To be fair, I had decided to avoid “Captain Phillips” like the plague anyway.  I dislike hype and hyped movies. (I walked out of the ‘Titanic’ less than halfway, and you don’t learn anything the second time you are kicked by a mule).  

Also, this sticks in my craw: the seaman that is taken hostage today is more likely to be Asian, not American, and movies like “Captain Phillips” do nothing except repeat Hollywood stereotypes while downplaying reality. I find it distasteful that- like in movies about the Vietnam war- there is an overdose of ‘white’ heroes when a sizeable number of combatants are actually of a less sale-able colour. Unlike Bollywood, Hollywood’s tinkering with the truth is usually very subtle, but it angers me anyway that the world’s perception of seamen, Somali piracy and the perception of who the victims and heroes really are is going to be determined by “Captain Phillips” from now on in. 

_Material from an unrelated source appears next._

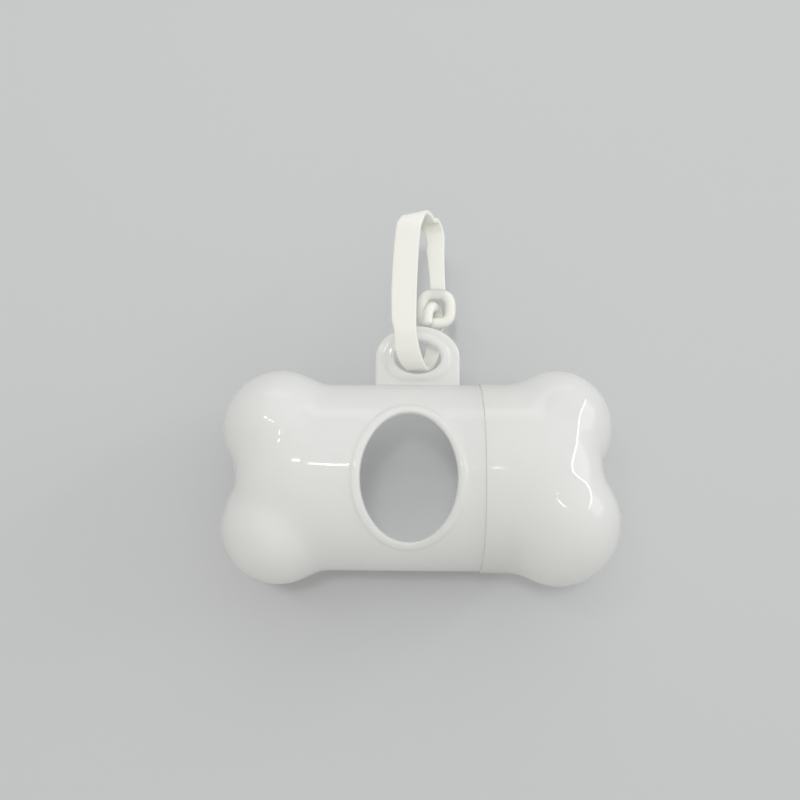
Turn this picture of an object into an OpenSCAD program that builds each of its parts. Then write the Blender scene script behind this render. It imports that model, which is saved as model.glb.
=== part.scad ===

(Will anyone even remember Korean Captain Seog Hae-Gyun, who was awarded the IMO Award for Exceptional Bravery at Sea in 2011 after pirates had taken over the ‘Samho Jewelry’? For six days he and his men fooled the pirates on board, zigzagging in the Indian Ocean, contaminating fuel and secretly communicating with the outside world, despite Seog Hae-Gyun having been beaten, legs and shoulder fractured. He was then shot four times when rescuers boarded the Jewelry, and was in a coma for a month after being transferred ashore. Now there’s a movie begging to be made.) 

To boot, “Captain Phillips” seems to promote the wrong hero. Amongst the numerous crew allegations against him- something that has created sufficient controversy in the US to enhance hopes of cash registers ringing loudly at the box office- are some that Phillips has directly or indirectly admitted to. For example, that he took the ship too close to Somalia despite repeated warnings on email. That he continued to hold a fire drill (changed to security drill in the movie) even as pirate boats approached the Alabama. That the media stories that claimed at the time- and now, in the movie- about his offering himself as a hostage to the pirates were actually lies. 

But there are other, equally serious allegations, about Phillips longstanding reputation for being arrogant and ignoring the numerous attacks on ships that had been reported in the same waters he was taking the Alabama into. Allegations that there were two attacks on the Alabama in eighteen hours, not one.  And that, as the pirates finally boarded, many of the crew decided to lock themselves in the engine room- a clear indication, if true, that the heroic Captain was not calling the shots on board anymore. A crewmember claims that Phillips had no real plan except to throw up his hands and surrender.

Chief Engineer Mike Perry seems to have been the hero out there, not Phillips. It was he who led the crew downstairs and locked them in. It was Perry who disabled the ship, then attacked the pirate-in-Chief and seized him, later trying to get the rest of the pirates to exchange the man for Phillips. The other heroes in my mind are the US naval men of Seal Team Six, who took out the pirates in the lifeboat leaving Phillips untouched. 

So pardon me if I seem underwhelmed by the Captain Phillips hype. 

I’d much rather watch ‘All is Lost.’ That seems to be more true to what a sailor’s life is all about- solitary, under pressure, sometimes battling to survive.  Then, it seems to be a thinking man’s movie; it promises to be understated and subtle, not melodramatic and obvious. It does not appear to be a movie where they can lie and get away with it. It is tough to lie to the ocean. 

“All is Lost” does not claim to be a true story, but I will bet that it will be more real than “Captain Phillips.” It will, I bet you, show the reality of life at sea more believably. The nationality of the protagonist will not matter, because all sailors will identify with him- this much I can tell without having seen it. It will also probably portray, to me, a truer and more authentic American hero; if we are lucky, a hero of the Hemmingway-isque mould.  It will tell us why true seamen treasure true solitude. 

And it will do so without all the drama I expect from ‘Captain Phillips.’   



Reid said...

Dear Manu,

Great post!

Agree wholeheartedly with doing a movie about Capt. Seog Hae-Gyun - there is a real hero who did whatever it took on behalf of his men. I learned in POW training, back in my military days, that it takes enormous courage to hold fast in such a situation, especially as time goes by. Physical and emotional fatigues becomes as much a factor as physical pain. Few men can face the cumulative pressure without compromise.

Who will write the script? And who will play the part? It would be a worthy project.


manu said...

Thanks, Reid.

Umm, who will play that hero? Dunno, but not Jackie Chan, please!!